Kisah India itu kemudian digubah oleh para pujangga Indonesia, seperti
Baratayudha yang digubah oleh Empu Sedah dan Empu Panuluh. Berkembangnya
karya sastra, terutama yang bersumber dari kisah Mahabarata dan
Ramayana, telah melahirkan seni pertunjukan wayang kulit(wayang purwa).
Pertunjukkan wayang banyak mengandung nilai yang
bersifat mendidik. Cerita dalam pertunjukkan wayang berasal dari India,
tetapi wayangnya sendiri asli Indonesia. Bahkan muncul pula tokoh-tokoh pewayangan yang khas Indonesia seperti tokoh punakawan Semar, Gareng, Petruk, dan Bagong. Tokoh-tokoh ini tidak ditemukan di India.

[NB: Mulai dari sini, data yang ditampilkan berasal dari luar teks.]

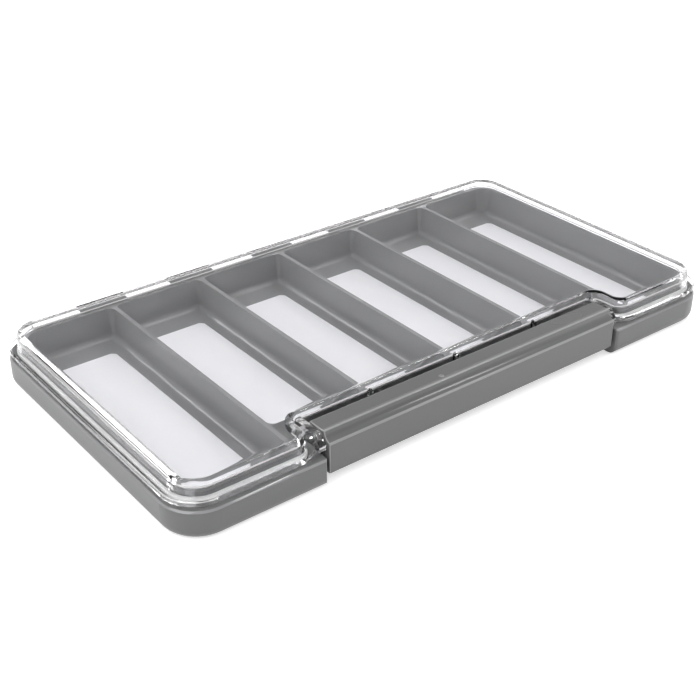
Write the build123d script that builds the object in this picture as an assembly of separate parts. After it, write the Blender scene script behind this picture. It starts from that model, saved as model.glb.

Kita mungkin kerap menemui nama dan kata seperti Pustaka, Karya, Guru, Sastra, Indra, Wisnu, Wijaya, ataupun semboyan-semboyan seperti Kartika Eka Paksi ataupun Jalesveva Jayamahe. Nama-nama
dalam bahasa Sanskerta tersebut merupakan suatu bukti bahwa hingga kini
pun pengaruh India masih terasa kental di bumi Indonesia. Salah satu
penyebabnya, budaya India merupakan budaya “asing” pertama yang sifatnya
“maju” dan telah lama berasimilasi dengan budaya lokal Indonesia.
Asimilasi ini kemudian diakui selaku bagian dari budaya
Indonesia itu sendiri. Seharusnya bahasa Sanskrit
ini terus “populer” layaknya bahasa Arab, tetapi oleh sebab dahulunya ia
eksklusif dikuasai oleh hanya struktur atas masyarakat dan ahli agama
saja, tidak terlampau banyak orang menguasai dan menturun-temurunkan penguasaan bahasa ini.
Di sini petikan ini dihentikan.